Validating a project's post-quantum readiness is an ongoing process, not a one-time audit. The cryptographic landscape is evolving, with NIST's final PQC standards expected to be fully ratified by 2024. You should establish a routine to re-evaluate claims against new research, such as potential vulnerabilities in lattice-based schemes like CRYSTALS-Kyber or the performance of stateful hash-based signatures like SPHINCS+. Subscribe to updates from the NIST Post-Quantum Cryptography Project and monitor publications from academic conferences like CRYPTO and Eurocrypt.

For developers, the next practical step is to begin testing PQC libraries in a controlled environment. Integrate a hybrid signature scheme, such as combining ECDSA with a Dilithium implementation from the Open Quantum Safe project, into a testnet or staging environment. Measure the impact on transaction size, gas costs, and validation times. For example, a Dilithium2 signature is ~2.5KB compared to ECDSA's 65 bytes, which will significantly affect L1 block space and L2 calldata costs. Use these metrics to model the economic and scalability implications for your specific application.

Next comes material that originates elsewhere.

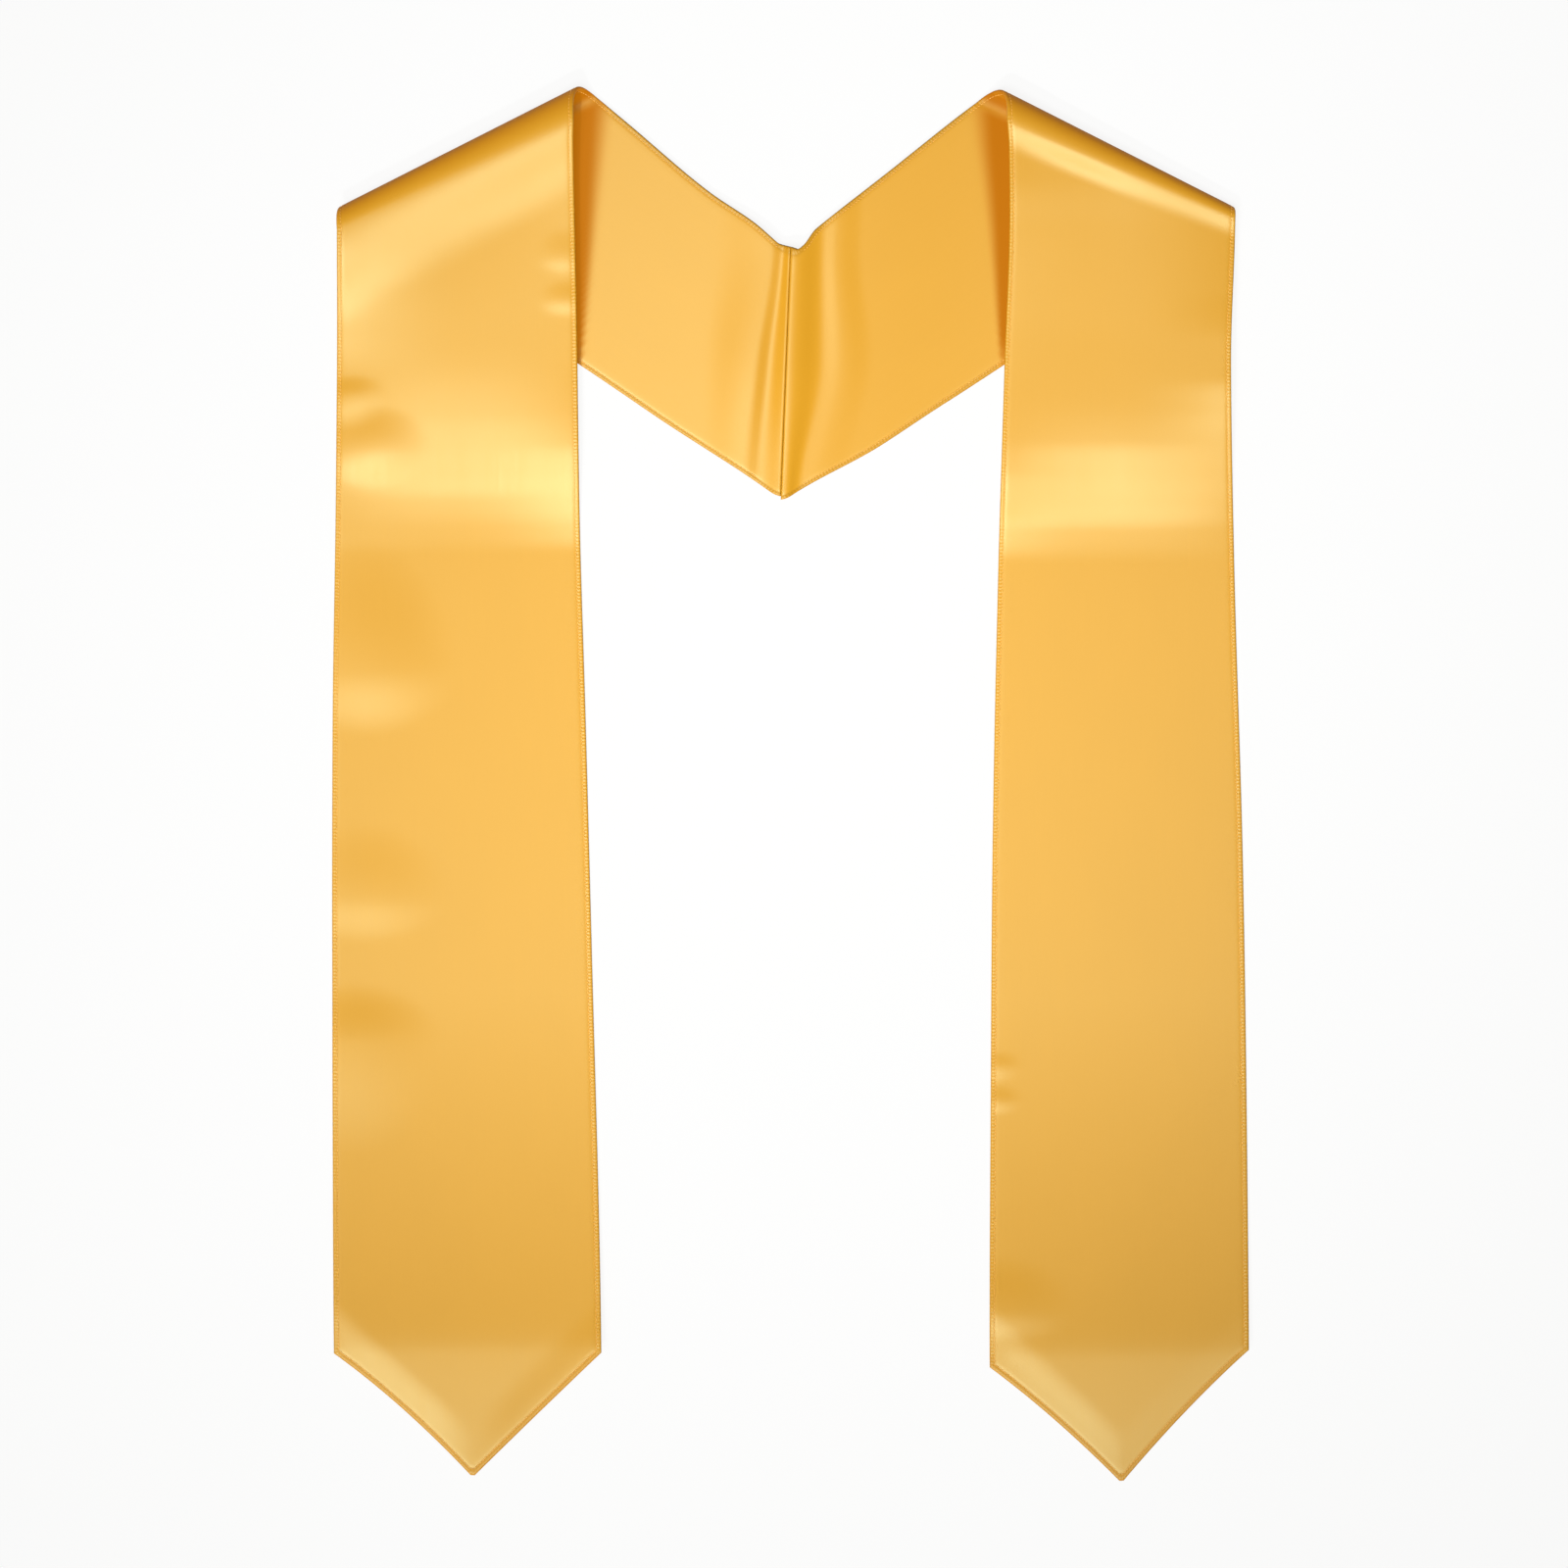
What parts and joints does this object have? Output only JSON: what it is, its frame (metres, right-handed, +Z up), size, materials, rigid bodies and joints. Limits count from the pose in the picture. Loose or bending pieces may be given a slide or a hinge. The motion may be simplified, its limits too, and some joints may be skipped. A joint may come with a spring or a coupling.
{
  "type": "graduation stole",
  "caption": "Plain gold satin graduation stole lying flat: a lined band with a mitred back seam, diagonal shoulder folds and pointed front ends.",
  "frame": {"origin": "under the middle of the lying stole, on the surface it lies on", "axes": "+Y towards the shoulder folds, -Y towards the pointed ends, +Z up from the surface, +X to the right as seen from above"},
  "size_m": [0.4862, 0.741, 0.0231],
  "materials": {
    "outer_satin": "gold satin, glossy along its floats, with a pressed and topstitched border",
    "lining_satin": "the same gold satin on the reverse"
  },
  "bodies": {
    "root": {"left_outer": "outer_satin", "left_lining": "lining_satin", "right_outer": "outer_satin", "right_lining": "lining_satin"}
  },
  "joints": []
}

Finally, engage with the broader ecosystem. Contribute to or monitor the working groups within major blockchain foundations. The Ethereum Foundation's Post-Quantum Cryptography Research and similar initiatives by other L1s are defining the roadmap. For existing systems, plan a phased migration: 1) Hybrid Signatures (PQC + classical), 2) Multi-signature Wallets with PQC modules, and 3) Full Protocol Upgrades via hard forks. The transition will be a multi-year effort requiring coordinated governance, making early preparation and community education essential for a secure quantum-resistant future.